Tuttavia alcuni aspetti richiamano l’ERP: si riflette, nella distinzione tra grants e loans, l’indecidibilità nell’UE tra una politica “federale” di rilancio del mercato interno e una politica intergovernativa che pensa all’UE come ad un aiuto internazionale. L’impostazione “neoliberista” sostiene l’orientamento all’export, e non ragiona davvero in termini integrati come cercarono di fare i dirigenti dell’ECA.

Come nel Piano Marshall, si confrontano nel NGUE almeno due anime, una che guarda alla crescita e ad un nuovo modello di sviluppo europeo, e un’altra ortodossa, che punta invece al riequilibrio dei conti nazionali e a lasciare i costi del riaggiustamento ai paesi in deficit. Durante il piano Marshall, come abbiamo provato a spiegare, le due anime si confrontarono e alla fine trovarono un compromesso, ma gli Stati uniti ebbero la capacità di adattare i loro obiettivi alla situazione concreta. Il pericolo del comunismo consentì di derogare dal ritorno al libero mercato che avrebbe imposto costi sociali e politici molto elevati. Non si ebbero in Occidente, fino al ritorno alla piena convertibilità nel 1959, vere politiche keynesiane, né autentiche politiche liberiste, ma un mix, spesso contraddittorio, di entrambe.

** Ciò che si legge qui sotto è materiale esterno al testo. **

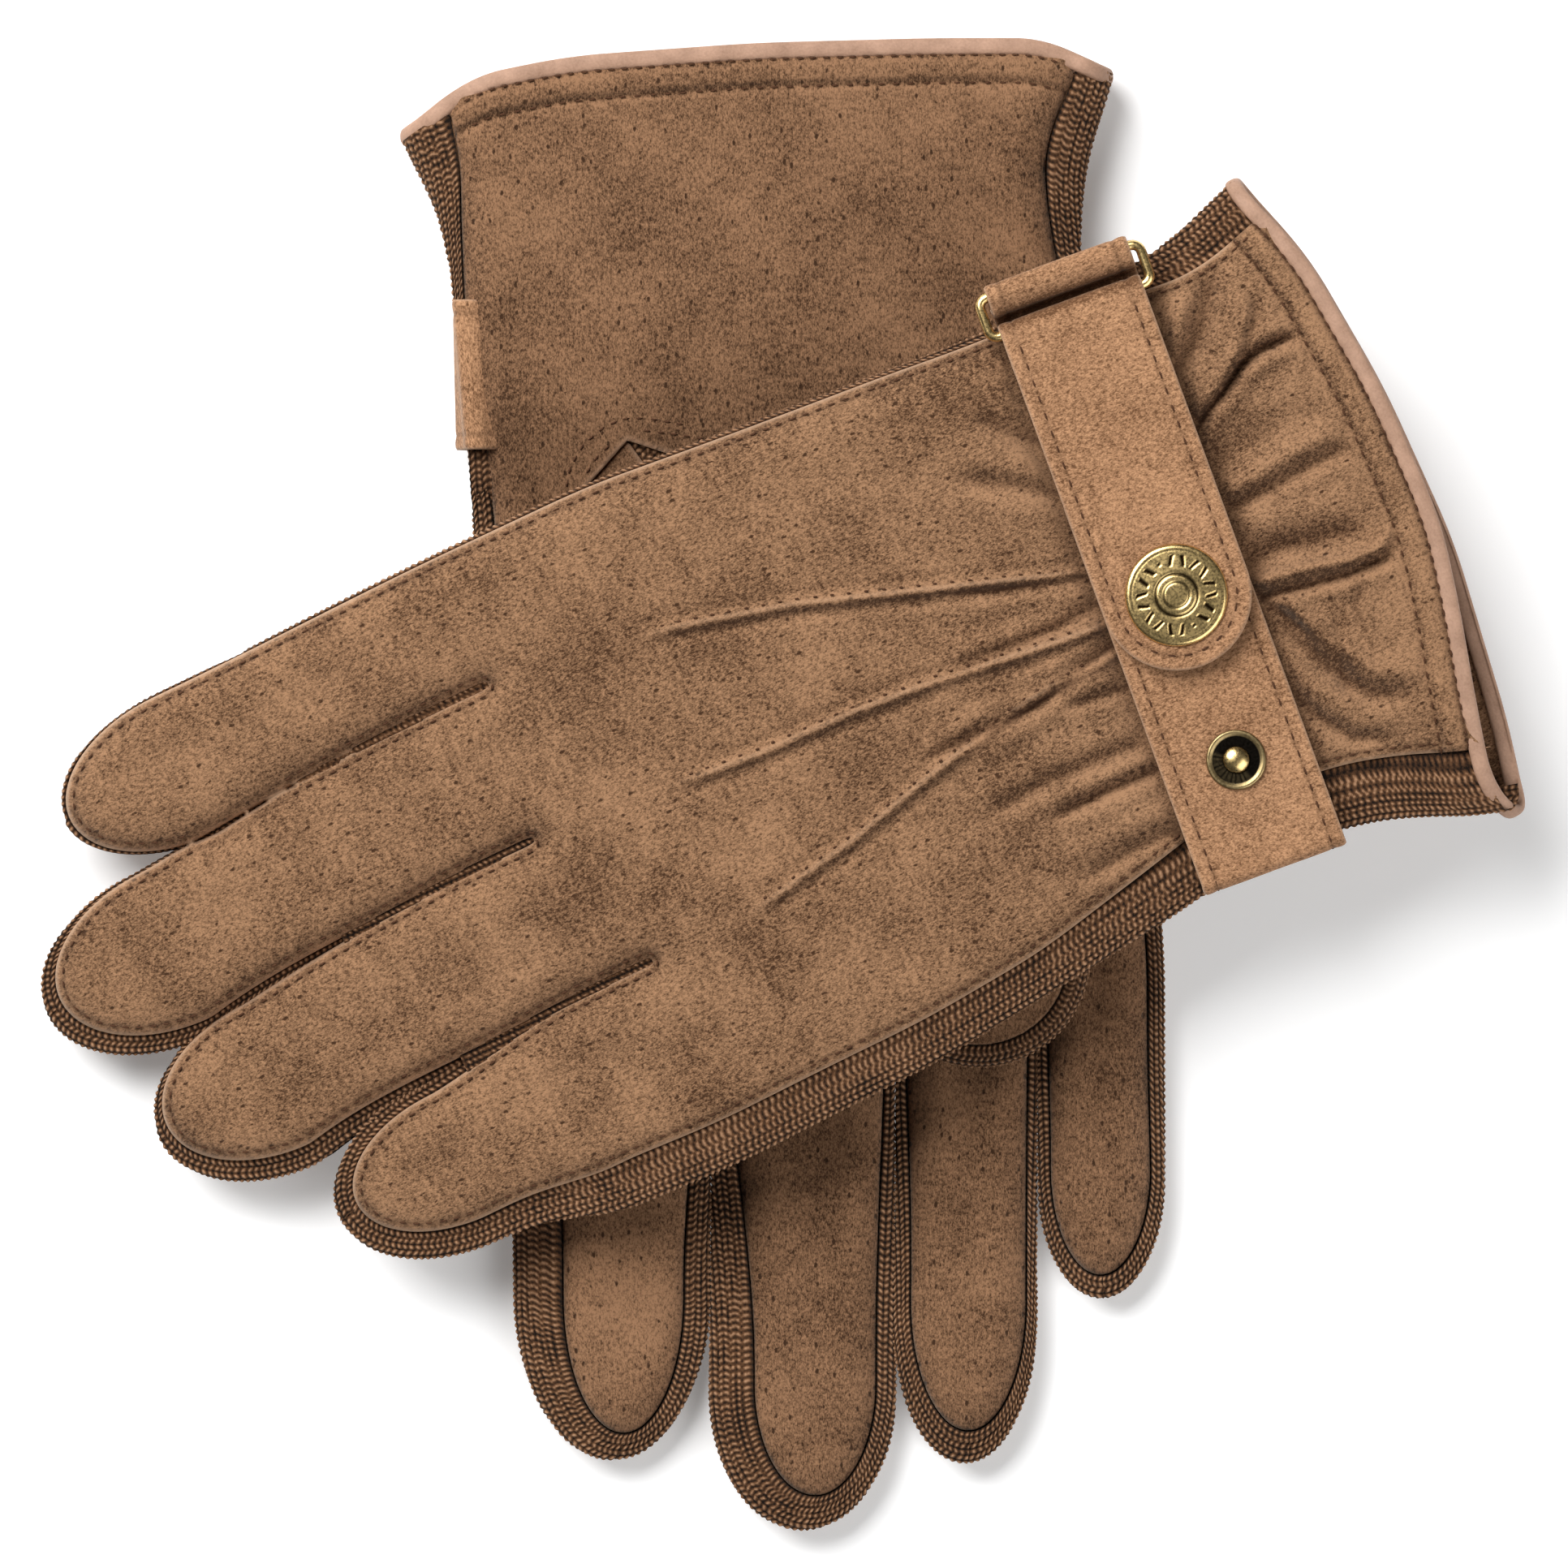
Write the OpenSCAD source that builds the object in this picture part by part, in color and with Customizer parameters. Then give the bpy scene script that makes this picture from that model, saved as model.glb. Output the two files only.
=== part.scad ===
// A pair of leather driving gloves: suede palms and backs, knitted side walls and
// fourchettes, bound cuffs, and a snap strap on the back of each wrist.
// The right glove lies palm up. The left lies across it, back up.
// Each glove is drawn in its own frame: x to the index finger's side, y to the
// fingertips from the cuff edge, z from the palm to the back.

/* [Leather and knit] */
// Thickness of the suede panels
suede_t = 1.0; // [0.8:0.1:1.3]
// Width of the knitted wall between palm and back
knit_w = 3.0; // [2:0.25:4]
// Gap left at each seam
seam = 0.1; // [0.05:0.05:0.2]
// Depth of the leather binding round the cuff
binding_w = 3.5; // [2.5:0.5:5]
// Thickness of a hand laid flat, outside to outside
hand_t = 9.6; // [9.2:0.2:12]
// Thickness of the right wrist, where the strap under it lifts it
wrist_t = 6.9; // [6.6:0.1:8]
// Thickness of the right thumb folded on the palm
right_thumb_t = 6.4; // [6.2:0.2:8]
// Thickness of the left thumb folded under the palm
left_thumb_t = 6.2; // [6.2:0.2:8]

/* [Strap] */
// Width of the strap
strap_w = 25; // [20:1:26]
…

Se l’ERP mirava a superare i veti inglesi, francesi e sovietici al ritorno della Germania occidentale (e del Giappone) nell’economia mondiale per risolvere il problema della viability, stavolta il cuore del problema è l’Italia. Abbiamo ottenuto una solidarietà insperata, l’UE sostiene i costi del riaggiustamento, ma rendere digeribile ai paesi del Nord dell’UE una duratura sospensione del Patto di stabilità sarà più difficile che ai tempi dell’ERP, a meno che il Covid-19 si riveli più tenace e duraturo del pericolo comunista nel secondo dopoguerra. Ai tempi, si derogò dalla convertibilità per dodici anni.

Un’ulteriore differenza sta nella struttura organizzativa. Il piano Marshall ebbe una sede tecnica collettiva europea nell’OECE, dove si redasse un piano comune a lungo termine e si cercarono mediazioni tra i vari modelli di sviluppo, e una parallela, bilaterale, attraverso l’ECA. Oggi gli Stati non hanno un vero coordinamento comune, come ai tempi del piano Marshall, perché non si riconoscono interamente nella Commissione, che dovrebbe svolgere contemporaneamente il ruolo dell’OECE e dell’ECA (il controllato e il controllore). Durante l’ERP, l’Italia mise in piedi un Comitato interministeriale per la ricostruzione (CIR), a cui affiancò 11 comitati presso vari ministeri. Sebbene la struttura fosse relativamente snella, il caos burocratico fu uno dei problemi che generarono conflitti e residui passivi, con ritardi sistematici nella spesa dei fondi di contropartita di 2-3-5 anni. Oggi la situazione è tale che non possiamo di certo permetterci, assieme a molte altre cose, un simile caos burocratico.